**Task goal**
Would you return the complete listing below word for word?

**Data extract**
-- Start --
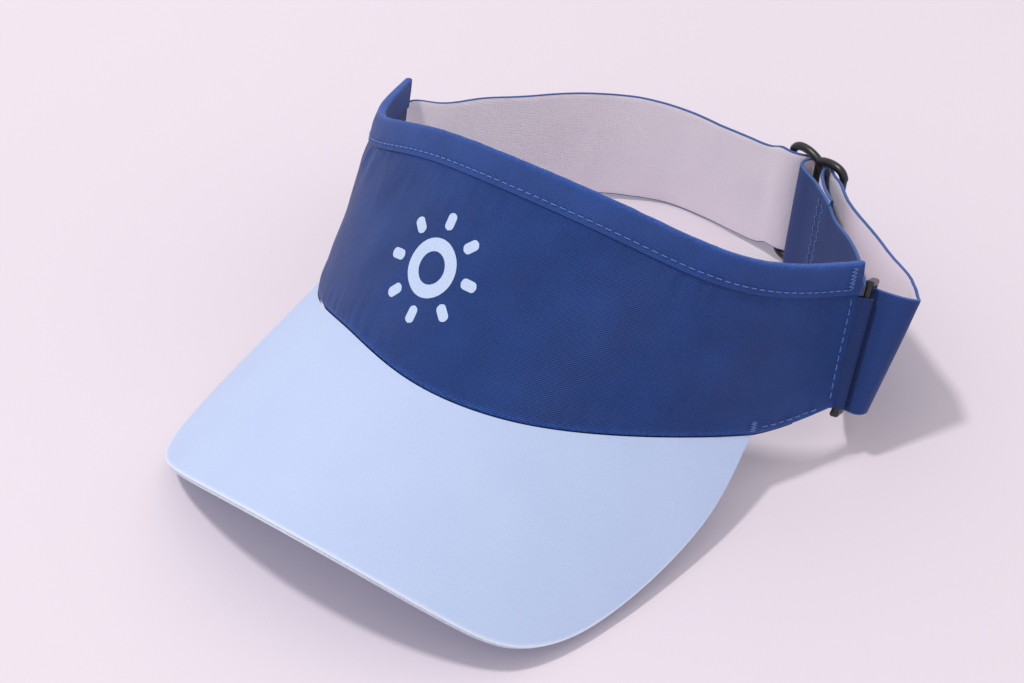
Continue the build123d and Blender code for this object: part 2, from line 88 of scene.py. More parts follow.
SLIDER_AT, SLIDER_TURN, SLIDER_LEAN = np.array([42.2, 70.2, 25.2]), -16.0, 6.0
OUTER_CUT = 3                                      # the outer leg's section where the ring's turn starts
THREADED = [(-14.8, -2.5), (-12, -2.25), (-8, -0.6), (-4, 2.4), (0, 3.55), (4, 2.4), (8, -0.6),
            (12, -2.3), (14.2, -3.4), (16.2, -4.8)]
END_LOOP = [(21.4, -16.9), (14, -12.9), (7, -9.6), (1, -7.6), (-2.6, -5.6), (-4.2, -2.9), (-3.9, 0),
            (-2, 1.55), (0.3, 2.15), (2.4, 1.1), (4.2, -1.9), (8, -6.2), (13, -10.1), (20, -14.1)]
TAB_WIDE, TAB_DROP, TAB_REACH, TAB_THICK = 36.0, 10.5, 4.2, 0.8
RING_DROP, RING_BAR, HINGE_GAP, RING_LEAN = 27.4, 1.3, 0.3, 4.0
RING_HEADING = (-0.20, 0.90)
RING_TURN = [(7.6, 15.0, 7.0), (3.7, 15.2, 7.0), (1.1, 12.4, 5.0), (0.7, 8.3, 2.5), (2.0, 4.4, 0.5),
             (4.0, 0.7, 0.0), (5.9, -1.9, 0.0), (8.6, -2.7, 0.0)]
STITCH_PITCH, STITCH_LONG, THREAD, FINE_THREAD = 3.0, 2.2, 0.19, 0.16
END_ROW, HEM_END, TACK_AT = 0.984, 0.955, 0.972      # places along the crown
HEM_UP = 2.4                                        # the hem row's height above the lower edge
EMBLEM_U, EMBLEM_DOWN = -0.10, 40.0
EMBLEM_DISC, EMBLEM_RING, EMBLEM_RAY_IN, EMBLEM_RAY_OUT, EMBLEM_RAY_WIDE = 5.2, 9.4, 12.4, 18.0, 3.4
EMBLEM_RAYS = 8

rand = random.Random(7)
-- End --
**Answer below**
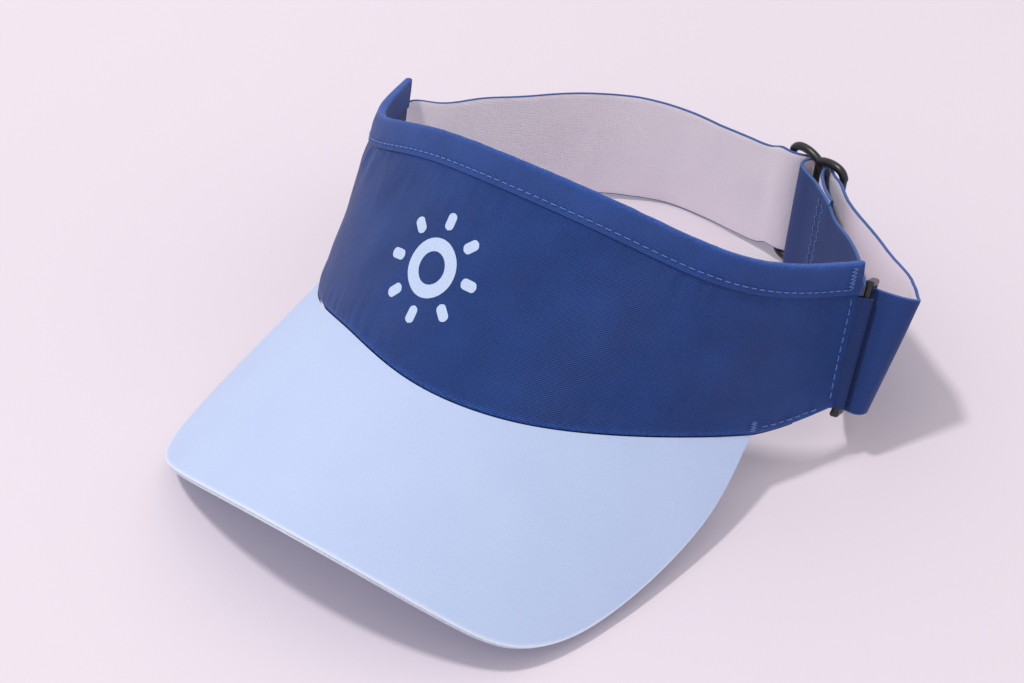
Continue the build123d and Blender code for this object: part 2, from line 88 of scene.py. More parts follow.
SLIDER_AT, SLIDER_TURN, SLIDER_LEAN = np.array([42.2, 70.2, 25.2]), -16.0, 6.0
OUTER_CUT = 3                                      # the outer leg's section where the ring's turn starts
THREADED = [(-14.8, -2.5), (-12, -2.25), (-8, -0.6), (-4, 2.4), (0, 3.55), (4, 2.4), (8, -0.6),
            (12, -2.3), (14.2, -3.4), (16.2, -4.8)]
END_LOOP = [(21.4, -16.9), (14, -12.9), (7, -9.6), (1, -7.6), (-2.6, -5.6), (-4.2, -2.9), (-3.9, 0),
            (-2, 1.55), (0.3, 2.15), (2.4, 1.1), (4.2, -1.9), (8, -6.2), (13, -10.1), (20, -14.1)]
TAB_WIDE, TAB_DROP, TAB_REACH, TAB_THICK = 36.0, 10.5, 4.2, 0.8
RING_DROP, RING_BAR, HINGE_GAP, RING_LEAN = 27.4, 1.3, 0.3, 4.0
RING_HEADING = (-0.20, 0.90)
RING_TURN = [(7.6, 15.0, 7.0), (3.7, 15.2, 7.0), (1.1, 12.4, 5.0), (0.7, 8.3, 2.5), (2.0, 4.4, 0.5),
             (4.0, 0.7, 0.0), (5.9, -1.9, 0.0), (8.6, -2.7, 0.0)]
STITCH_PITCH, STITCH_LONG, THREAD, FINE_THREAD = 3.0, 2.2, 0.19, 0.16
END_ROW, HEM_END, TACK_AT = 0.984, 0.955, 0.972      # places along the crown
HEM_UP = 2.4                                        # the hem row's height above the lower edge
EMBLEM_U, EMBLEM_DOWN = -0.10, 40.0
EMBLEM_DISC, EMBLEM_RING, EMBLEM_RAY_IN, EMBLEM_RAY_OUT, EMBLEM_RAY_WIDE = 5.2, 9.4, 12.4, 18.0, 3.4
EMBLEM_RAYS = 8

rand = random.Random(7)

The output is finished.